How Farmers Dog Reaches 500,000 People (Each Month) For FREE

In this article, we look at The Farmers Dog.

You'll learn:

  • How the site advertises to people for free.
  • a nice way to add internal links that hook people into clicking.
  • how I find out a websites content frameworks (in minutes)

Let's dive in.

What's The Farmers Dog?

The Farmer's Dog website is an online platform dedicated to providing high-quality and personalized dog food to pet owners. They use human-grade ingredients that are delivered to your door.

The business is estimated to be valued at $ 1 billion and has served over 100,000,000 meals.

What's Their SEO Like?

The site generates 582,000 monthly visitors from 135,000 keywords, and they have a DR of 72 and a UR of 30.

Fuelled by 11,500 backlinks from 3800 referring domains.

OK, so now the basics are out of the way. Let's get to the meat of the case study (sorry...bad joke).

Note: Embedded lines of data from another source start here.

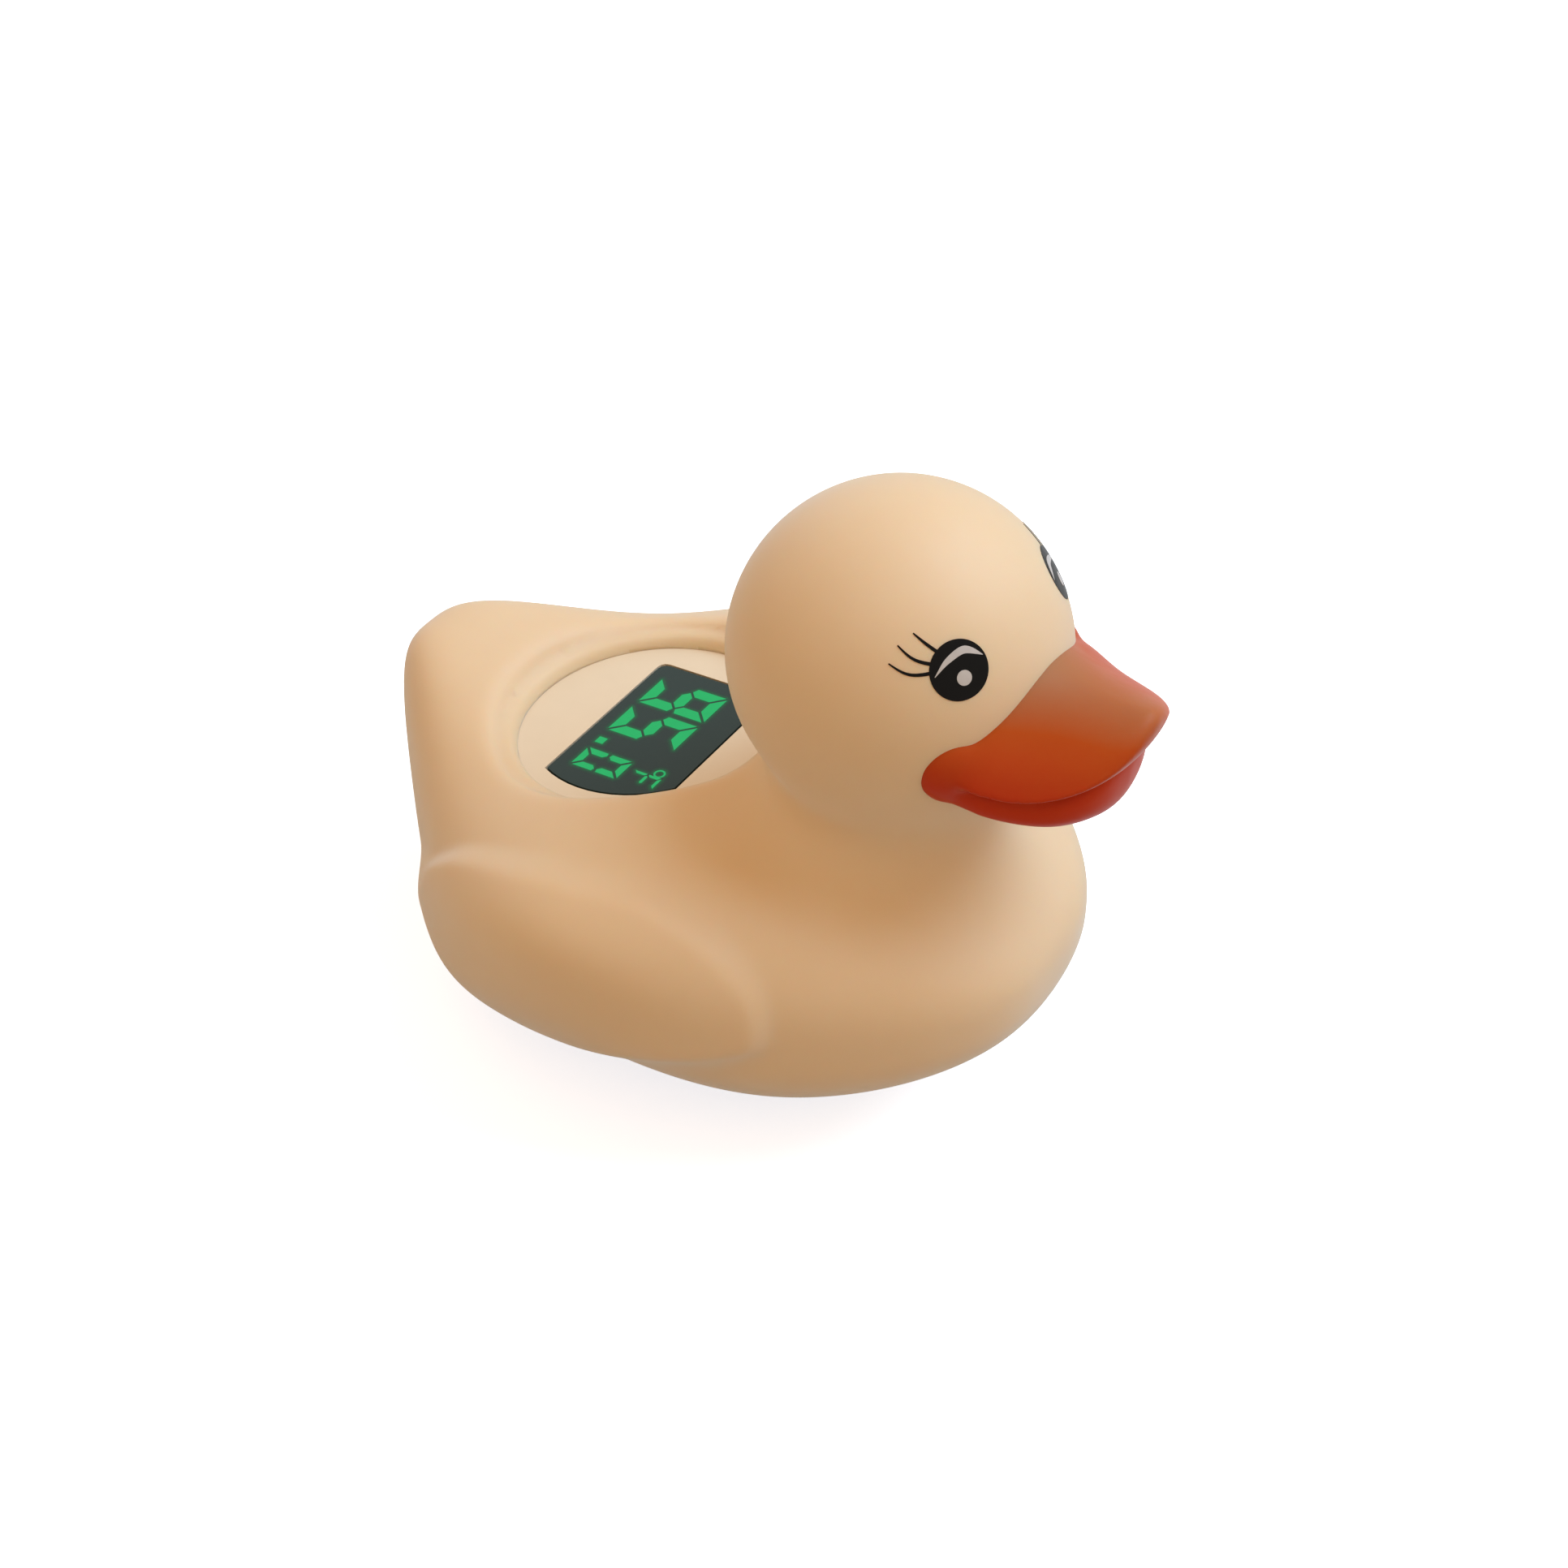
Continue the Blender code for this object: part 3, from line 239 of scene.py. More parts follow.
# %% The duck's form
BODY_REAR = -54.15
BODY_LENGTH = 98.2
BODY_REAR_ROUND = 2.97
BODY_FRONT_ROUND = 2.85
BODY_TOP_ROUND = 3.19
BODY_BOTTOM_ROUND = 2.0
BODY_HALF_WIDTH = (11.4, 29.4, 38.7, 33.8, 25.5)
BODY_TOP = (51.6, 39.0, 42.8, 41.8, 37.6)
BODY_BOTTOM = (5.6, 2.4, 0.3, 1.5, 9.5)
BODY_MIDDLE = (26.4, 15.0, 28.8, 22.8, 23.5)
HEAD = np.array((20.75, 0.0, 63.9))
HEAD_RADIUS = 20.1
JAW_BLEND = 5.0
NECK_RADIUS = 13.6
NECK_BLEND = 9.0
NECK_MIDDLE = 45.0
NECK_HALF = 15.0


def smooth_min(a, b, k):
    """The lower of two distances, rounded where they meet."""
    h = np.clip(0.5 + 0.5 * (b - a) / k, 0.0, 1.0)
    return b + (a - b) * h - k * h * (1.0 - h)


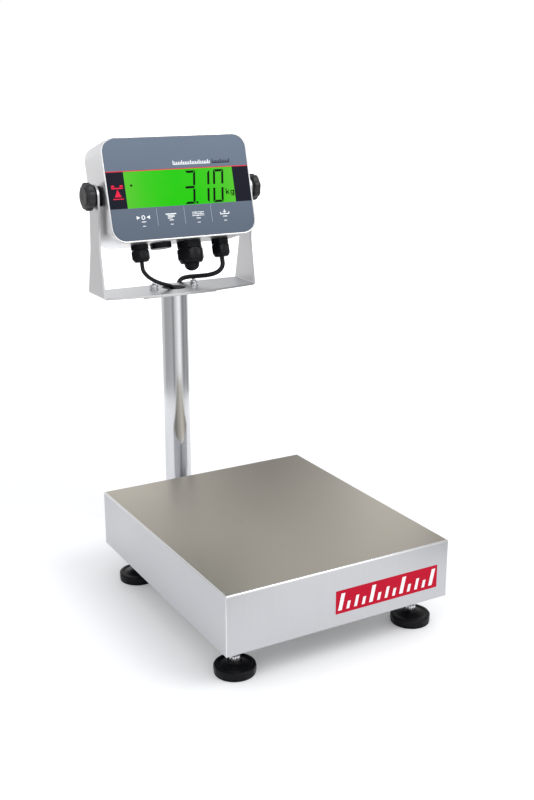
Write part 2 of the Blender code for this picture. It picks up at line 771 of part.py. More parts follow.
def add_bolt_holes(shape):
    """Adds the two bracket bolts' clearance holes to a cutter."""
    for side in (-1, 1):
        bore = turned([(BOLT_RADIUS + GAP, -PAST), (BOLT_RADIUS + GAP, PAST)], 12)
        bmesh.ops.translate(bore, vec=(side * BOLT_OFFSET, 0, 0), verts=bore.verts)
        append(shape, bore)


def add_bracket(finish):
    """The U bracket, folded from one sheet, and the two bolts that hold it on the column."""
    arm_height = PIVOT_HEIGHT + ARM_TOP_RADIUS - PLATE_BOTTOM
    half = BRACKET_WIDTH / 2
    outer = arc((half - BRACKET_BEND, BRACKET_BEND), BRACKET_BEND, -90, 0, 3)
    inner_bend = BRACKET_BEND - BRACKET_SHEET
    inner = arc((half - BRACKET_BEND, BRACKET_BEND), inner_bend, 0, -90, 3)
    right = outer + [(half, arm_height), (half - BRACKET_SHEET, arm_height)] + inner
    section = right + [(-x, z) for x, z in reversed(right)]
    place = (0, COLUMN_Y, PLATE_BOTTOM)
    reach = BRACKET_FRONT + BRACKET_BOW + PAST
    bracket = add_object(
        "u_bracket", extruded(section, -reach, reach, "Y"), finish.bracket, place
    )

    waist = BRACKET_SHEET + ARM_WAIST_HEIGHT
    pivot_z = PIVOT_HEIGHT - PLATE_BOTTOM
    side = [(-reach - PAST, -PAST), (BRACKET_BACK, -PAST), (BRACKET_BACK, BRACKET_SHEET)]
    side += [(ARM_WAIST_BACK, waist)]
    side += arc((-PIVOT_FORWARD, pivot_z), ARM_TOP_RADIUS, 0, 180, 12)
    side += [(-ARM_WAIST_FRONT, waist), (-BRACKET_FRONT, BRACKET_SHEET)]
    side += [(-reach - PAST, BRACKET_SHEET)]
    trim = add_cutter("bracket_side_outline", extruded(side, -half - PAST, half + PAST, "X"), place)
    apply_boolean(bracket, trim, "INTERSECT")

    plan = [(half + PAST, BRACKET_BACK + PAST), (-half - PAST, BRACKET_BACK + PAST)]
    plan += [(-half - PAST, -BRACKET_FRONT)]
    for i in range(13):
        x = half * (i / 6 - 1)
        bow = BRACKET_BOW * (1 - abs(x / half) ** BOW_SHAPE)
        plan.append((x, -BRACKET_FRONT - bow))
    plan += [(half + PAST, -BRACKET_FRONT)]
    trim = add_cutter("bracket_plan_outline", extruded(plan, -PAST, arm_height + PAST), place)
    apply_boolean(bracket, trim, "INTERSECT")

    holes = turned([(PLATE_HOLE, -PAST), (PLATE_HOLE, PAST)], ROUND)
    add_bolt_holes(holes)
    pivot_bore = turned([(PIVOT_BORE, -half - PAST), (PIVOT_BORE, half + PAST)], 12, axis="X")
    bmesh.ops.translate(pivot_bore, vec=(0, -PIVOT_FORWARD, pivot_z), verts=pivot_bore.verts)
    append(holes, pivot_bore)
    apply_boolean(bracket, add_cutter("bracket_holes", holes, place))

    nut_seat = BRACKET_TOP + GAP
    nut_bottom = nut_seat + WASHER_THICKNESS
    nut_top = nut_bottom + BOLT_NUT
    head_top = TOP_FLANGE_BOTTOM - GAP
    rings = [
        hex_ring(BOLT_FLATS, head_top - BOLT_HEAD, 12),
        hex_ring(BOLT_FLATS, head_top, 12),
        round_ring(BOLT_RADIUS, head_top, 12),
        round_ring(BOLT_RADIUS, nut_seat, 12),
        round_ring(WASHER_RADIUS, nut_seat, 12),
        round_ring(WASHER_RADIUS, nut_bottom, 12),
        hex_ring(BOLT_FLATS, nut_bottom, 12),
        hex_ring(BOLT_FLATS, nut_top, 12),
        round_ring(BOLT_RADIUS, nut_top, 12),
        round_ring(BOLT_RADIUS, nut_top + BOLT_STICK_OUT, 12),
    ]
    left = add_object(
        "bracket_bolt_left", loft(bmesh.new(), rings), finish.screw, (-BOLT_OFFSET, COLUMN_Y, 0)
    )
    add_copy("bracket_bolt_right", left, (BOLT_OFFSET, COLUMN_Y, 0))


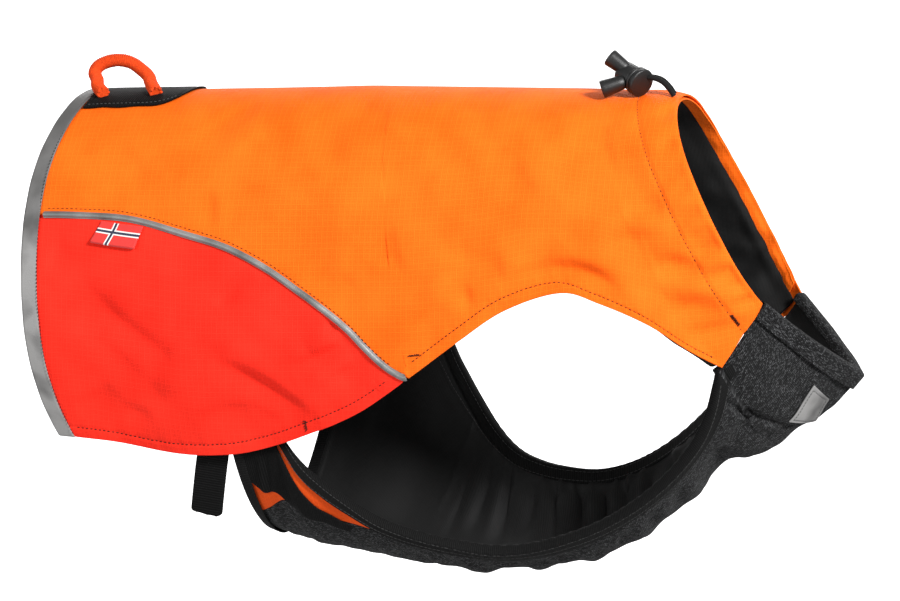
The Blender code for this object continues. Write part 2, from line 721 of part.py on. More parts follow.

Page Growth and Link Growth = Traffic Growth

When I look at a website and see traffic, links and page growth like this, I know that the site is doing good work.

And for DTC brands, information tends to be the fastest weapon for growth.

With 89% of their website based on information, we can see that they have set on their mission, to provide helpful content to dog owners.

But what does this look like in reality?

The site has over 500 pages of content geared towards dog advice, much of around digestive health for dogs.

Like this post.

The content does exactly what it says on the tin.

It answers the query and certainly appears to be optimised for voice search and featured snippets.

There's a lot to be said for getting to the point with content.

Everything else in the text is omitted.